Are you using IDE disk drives in PIO mode? Anything else which might disable
interrupts for long periods of time?

Comment 11 Scott Weathers 2003-09-02 15:16:58 UTC
I am in the process of modifying one of our serial test programs to log some 
times, so I can confirm that we are see bursts of data. 

I am not familiar with PIO mode on a hard driver, base on my research it looks 
like we are in PIO mode.  Is there a way to disable this? CMOS or Kernel?

Boot log:
Uniform Multi-Platform E-IDE driver Revision: 7.00beta4-2.4
ide: Assuming 33MHz system bus speed for PIO modes; override with idebus=xx
ICH4: IDE controller at PCI slot 00:1f.1
PCI: Found IRQ 10 for device 00:1f.1
PCI: Sharing IRQ 10 with 00:1d.2
ICH4: chipset revision 1
ICH4: not 100% native mode: will probe irqs later
    ide0: BM-DMA at 0xf000-0xf007, BIOS settings: hda:DMA, hdb:pio
    ide1: BM-DMA at 0xf008-0xf00f, BIOS settings: hdc:DMA, hdd:pio
hda: WDC WD200BB-75AUA1, ATA DISK drive
blk: queue c0415e80, I/O limit 4095Mb (mask 0xffffffff)
hdc: SAMSUNG CD-ROM SC-152L, ATAPI CD/DVD-ROM drive
ide0 at 0x1f0-0x1f7,0x3f6 on irq 14
ide1 at 0x170-0x177,0x376 on irq 15
hda: attached ide-disk driver.
hda: host protected area => 1
hda: 39102336 sectors (20020 MB) w/2048KiB Cache, CHS=2434/255/63, UDMA(100)

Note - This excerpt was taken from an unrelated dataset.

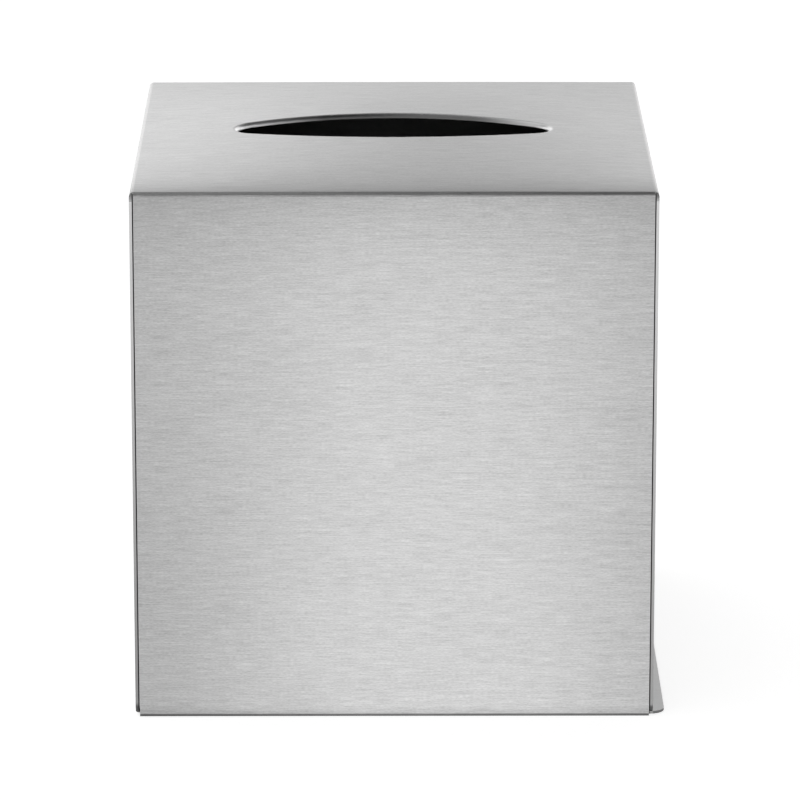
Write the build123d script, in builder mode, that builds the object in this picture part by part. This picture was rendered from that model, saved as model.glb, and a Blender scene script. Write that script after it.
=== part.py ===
from build123d import *
import math
import os

# Driving dimensions, millimetres

# Outer size of the box, and the sheet it is folded from
width = 130.0
depth = 130.0
fold_height = 135.0
sheet = 0.7
fold_radius = 1.1

# Rise of the top's middle above the fold lines
crown = 2.7

# Open seam between the front or back panel and each side wall
seam_gap = 0.3

# Rounded corners of the side walls: where along the edge they start, and their radius
corner_drop = 2.5
corner_radius = 3.2
foot_drop = 4.25
foot_radius = 4.5

# Dispensing slot, measured over its rolled edge
slot_length = 82.0
slot_width = 28.6
slot_tip_radius = 7.3
roll_depth = 1.25

# Bottom flap: play beside it, play above it under the right wall, and its finger lip
flap_play = 0.8
flap_gap = 0.3
finger_lip = 3.0
lip_corner_radius = 3.5

# Sizes that follow from them
half_width = width / 2
half_depth = depth / 2
inner_fold_radius = fold_radius - sheet
panel_half_width = half_width - sheet - seam_gap
flap_half_depth = half_depth - sheet - flap_play
flap_start = fold_radius - half_width
wall_foot = sheet + flap_gap


def crown_patch(level):
    """Crowned face that meets the given level along the four folds and runs on past them."""
    reach = 1.1
    arch = [1 - reach**2, 1 + reach**2, 1 - reach**2]
    steps = [-reach, 0, reach]
    net = [
        [
            Vector(half_width * u, half_depth * v, level + crown * rise_u * rise_v)
            for v, rise_v in zip(steps, arch)
        ]
        for u, rise_u in zip(steps, arch)
    ]
    return Face.make_bezier_surface(net)


def crowned_box(inset, radius):
    """Box with a crowned top, rounded along its four top folds and the fold of the flap."""
    top_level = fold_height - inset
    with BuildPart() as box:
        with BuildSketch(Plane.XY.offset(inset)):
            Rectangle(width - 2 * inset, depth - 2 * inset)
        extrude(amount=fold_height + crown)
        extrude(crown_patch(top_level), amount=fold_height, dir=(0, 0, 1), mode=Mode.SUBTRACT)
        roof = box.faces().sort_by(Axis.Z)[-1]
        flap_fold = box.faces().sort_by(Axis.Z)[0].edges().sort_by(Axis.X)[0]
        fillet(roof.edges() + [flap_fold], radius)
    return box.part


def slot_outline(inset):
    """Pointed oval of the slot, smaller by inset all round: two long arcs and two tip arcs."""
    half_span = slot_width / 2
    tip_centre = slot_length / 2 - slot_tip_radius
    spare_span = half_span - slot_tip_radius
    long_radius = (tip_centre**2 + half_span**2 - slot_tip_radius**2) / (2 * spare_span)
    long_centre = long_radius - half_span
    half_turn = math.degrees(math.asin(tip_centre / (long_radius - slot_tip_radius)))
    with BuildSketch(Plane.XY) as outline:
        with BuildLine():
            CenterArc((0, -long_centre), long_radius - inset, 90 - half_turn, 2 * half_turn)
            CenterArc((0, long_centre), long_radius - inset, 270 - half_turn, 2 * half_turn)
            CenterArc((tip_centre, 0), slot_tip_radius - inset, half_turn - 90, 180 - 2 * half_turn)
            CenterArc((-tip_centre, 0), slot_tip_radius - inset, half_turn + 90, 180 - 2 * half_turn)
        make_face()
    return outline.sketch


def wall_corner(edge, up, side, drop, radius, thickness):
    """Cut a side wall's corner to an arc, at its front edge and again at its back edge.

    The corner lies at edge, a point on the front edge's line, and its arc starts drop away
    from there, along up. The cut goes through the wall's thickness, along side.
    """
    for toward_back in (1, -1):
        corner = Vector(edge.X, edge.Y * toward_back, edge.Z)
        into_wall = Vector(0, toward_back, 0)
        with BuildSketch(Plane(corner, x_dir=into_wall, z_dir=into_wall.cross(up))) as waste:
            with Locations((radius / 2, 0)):
                Rectangle(radius, 2 * drop)
            with Locations((radius, drop)):
                Circle(radius, mode=Mode.SUBTRACT)
        extrude(waste.sketch, amount=thickness, dir=side, mode=Mode.SUBTRACT)


# Collar of the slot, hanging below the crowned top before its upper edge is rounded
with BuildPart() as slot_collar:
    with BuildSketch(Plane.XY.offset(fold_height - crown)):
        add(slot_outline(inner_fold_radius))
        add(slot_outline(fold_radius), mode=Mode.SUBTRACT)
    extrude(amount=2 * crown)
    roof_middle = crown_patch(fold_height - sheet / 2)
    extrude(roof_middle, amount=fold_height, dir=(0, 0, 1), mode=Mode.SUBTRACT)
    roll_end = crown_patch(fold_height - roll_depth)
    extrude(roll_end, amount=fold_height, dir=(0, 0, -1), mode=Mode.SUBTRACT)

outer_box = crowned_box(0, fold_radius)
inner_box = crowned_box(sheet, inner_fold_radius)

with BuildPart() as cover_shell:
    add(outer_box)
    add(inner_box, mode=Mode.SUBTRACT)

    # Seams that leave each front and back panel held by its top fold alone
    with BuildSketch(Plane.XY):
        with GridLocations(2 * panel_half_width + seam_gap, depth - fold_radius, 2, 2):
            Rectangle(seam_gap, fold_radius)
    extrude(amount=fold_height + crown, mode=Mode.SUBTRACT)

    # Rounded corners of the side walls, at the top folds and at the foot
    left_foot = Vector(-half_width, -half_depth, 0)
    left_top = Vector(-half_width, -half_depth, fold_height)
    right_foot = Vector(half_width, -half_depth, wall_foot)
    right_top = Vector(half_width, -half_depth, fold_height)
    rightward = Vector(1, 0, 0)
    leftward = Vector(-1, 0, 0)
    upward = Vector(0, 0, 1)
    downward = Vector(0, 0, -1)
    wall_corner(left_foot, upward, rightward, foot_drop, foot_radius, fold_radius)
    wall_corner(left_top, downward, rightward, corner_drop, corner_radius, sheet + seam_gap)
    wall_corner(right_foot, upward, leftward, corner_drop, corner_radius, sheet)
    wall_corner(right_top, downward, leftward, corner_drop, corner_radius, sheet + seam_gap)

    # Open foot: no floor right of the flap's fold, and the right wall stops above the flap
    with BuildSketch(Plane.XY):
        with Locations((flap_start, 0)):
            Rectangle(
                half_width - sheet - flap_start,
                depth - 2 * sheet,
                align=(Align.MIN, Align.CENTER),
            )
    extrude(amount=sheet, mode=Mode.SUBTRACT)
    with BuildSketch(Plane.XY):
        with Locations((half_width, 0)):
            Rectangle(sheet, depth, align=(Align.MAX, Align.CENTER))
    extrude(amount=wall_foot, mode=Mode.SUBTRACT)

    # Bottom flap, from its fold at the left to the finger lip past the right wall
    with BuildSketch(Plane.XY) as flap:
        with Locations((flap_start, 0)):
            Rectangle(
                half_width + finger_lip - flap_start,
                2 * flap_half_depth,
                align=(Align.MIN, Align.CENTER),
            )
        fillet(flap.vertices().group_by(Axis.X)[-1], lip_corner_radius)
    extrude(amount=sheet)

    # Dispensing slot with its edge rolled down
    add(slot_collar.part)
    with BuildSketch(Plane.XY.offset(fold_height - crown)):
        add(slot_outline(fold_radius))
    extrude(amount=3 * crown, mode=Mode.SUBTRACT)
    roof_face = cover_shell.faces().sort_by(Axis.Z)[-1]
    slot_edges = roof_face.inner_wires()[0].edges()
    fillet(slot_edges, fold_radius)

cover_shell.part.label = "cover_shell"

os.makedirs("parts", exist_ok=True)
export_step(cover_shell.part, "parts/cover_shell.step")
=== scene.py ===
"""Looks of the tissue box cover: brushed steel, studio light, floor and camera."""
import math
from typing import NamedTuple

import bpy
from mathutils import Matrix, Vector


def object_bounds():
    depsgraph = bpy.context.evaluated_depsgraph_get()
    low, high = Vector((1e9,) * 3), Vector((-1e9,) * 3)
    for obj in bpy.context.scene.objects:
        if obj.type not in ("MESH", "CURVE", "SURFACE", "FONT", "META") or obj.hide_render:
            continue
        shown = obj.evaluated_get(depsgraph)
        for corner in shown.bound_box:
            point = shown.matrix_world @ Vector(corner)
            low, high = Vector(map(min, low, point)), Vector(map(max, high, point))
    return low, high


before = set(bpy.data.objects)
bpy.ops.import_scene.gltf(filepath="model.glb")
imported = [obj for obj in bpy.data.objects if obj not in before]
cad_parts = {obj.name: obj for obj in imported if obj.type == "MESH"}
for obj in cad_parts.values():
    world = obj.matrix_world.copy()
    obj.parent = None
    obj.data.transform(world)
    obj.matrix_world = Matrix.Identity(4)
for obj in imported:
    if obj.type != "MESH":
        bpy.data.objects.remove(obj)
cad_low, cad_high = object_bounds()

MM = 0.001


class Step(NamedTuple):
    """Smooth step: where it starts and ends, and the levels before and after it."""

    start: float
    end: float
    before: float = 0.0
    after: float = 1.0


class Streak(NamedTuple):
    """Noise stretched along the grain: its size in metres, its detail and its contrast."""

    length: float
    width: float
    detail: float
    contrast: float


# The folded sheet, in metres
sheet = 0.7 * MM
fold_radius = 1.1 * MM
half_width = -cad_low.x
half_depth = -cad_low.y
fold_height = 135.0 * MM
slot_half_length = 41.0 * MM
slot_half_width = 14.3 * MM

# Play round the places that are picked out by position, and how far down the inside starts
margin = 0.1 * MM
slot_margin = 0.5 * MM
inside_inset = 0.9 * sheet
inside_drop = 0.4 * MM

# How far a normal turns to X on the side walls, and how little to X or Z on a cut edge
side_facing = 0.7
edge_facing = 0.5

# Brushing
fine_streak = Streak(0.9 * MM, 0.20 * MM, detail=2.0, contrast=0.24)
middle_streak = Streak(5.0 * MM, 0.30 * MM, detail=2.0, contrast=0.22)
long_streak = Streak(16.0 * MM, 1.1 * MM, detail=3.0, contrast=0.11)
cloud = Streak(40.0 * MM, 12.0 * MM, detail=1.0, contrast=0.03)
noise_roughness = 0.55
bump_height = 0.01 * MM
bump_strength = 0.25

# The steel's own tone and gloss
steel_tone = 0.62
gloss_roughness = 0.32
gloss_contrast = 0.05
anisotropy = 0.8
grain_turn = 0.25

# Painted shade below the top folds and behind the front one: how far it reaches, how deep it is
fold_shade_reach_down = 12.0 * MM
fold_shade_reach_back = 8.0 * MM
painted_shade_on_wall = 0.27
painted_shade_on_top = 0.45

# Painted shade towards the foot, by height, ending in a painted shadow line at the foot
painted_foot_shade = Step(0.8 * MM, 3.0 * MM, 0.85, 1.0)
painted_foot_shadow_line = Step(0.50 * MM, 0.72 * MM, 0.32, 1.0)

# Tones of the cut edges: their own tone with painted light by height, paler higher up, and painted
# shade where they turn round a corner
edge_tone_with_painted_light = Step(0.0, fold_height, 0.40, 0.74)
edge_turn = Step(0.10, 0.45)
painted_edge_shade_at_corner = 0.13

# Tones of the finger lip, with painted shade on its edge, and of the inside, which is painted
# shade
lip_tone = 0.56
lip_contrast = 0.06
painted_lip_edge_shade = 0.20
painted_inside_shade = 0.15

# The slot's rolled edge: how far it turns from the top, and its painted highlights at both ends,
# with painted shade between them
roll_turn = Step(0.80, 0.98, 1.0, 0.0)
roll_painted_highlight_left = Step(-41.0 * MM, -8.0 * MM, 1.0, 0.0)
roll_painted_highlight_right = Step(20.0 * MM, 39.0 * MM, 0.20, 0.80)

# Floor: its size in metres, what the camera sees, and the strip along Y that reflections see
floor_radius = 3.0
floor_corners = 64
floor_paper = 0.6
floor_glow = 0.77
strip_middle = 12.0 * MM
strip_side = Step(15.0 * MM, 90.0 * MM)
strip_glow = 0.88
glow_beside_strip = Step(-600.0 * MM, -420.0 * MM, 0.50, 0.36)

# Studio light, by the direction that it comes from, as a unit vector's X, Y or Z
back_part = Step(0.3, 0.9)
front_band = Step(0.22, 0.68, 1.2, 0.0)
back_band = Step(0.30, 0.80, 1.75, 0.0)
gap_middle = 0.015
gap_side = Step(0.0, 0.085, 0.30, 0.0)
left_to_right = Step(-0.25, 0.25, 1.12, 0.92)
low_light_side = Step(0.0, 0.08, 0.0, 0.38)
low_light_height = Step(0.05, 0.33, 1.0, 0.0)
ceiling_side = Step(-0.10, 0.10, 0.85, 0.0)
ceiling_height = Step(0.50, 0.85)
room_light = 0.07
backdrop = 1.0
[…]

Comment 12 David Woodhouse 2003-09-02 15:24:23 UTC
Your hard drive is doing DMA. You could try running 'hdparm -u1 /dev/hda' to
enable interrupt unmasking -- but that is most effective when the kernel was
doing byte-at-a-time PIO transfers with interrupts disabled; I'm not sure how
much it helps with DMA.

Comment 13 Arjan van de Ven 2003-09-02 16:10:13 UTC
doesn't do a thing with DMA afaik.
hdparm -I /dev/hda is also a nice way to get drive (settings) info.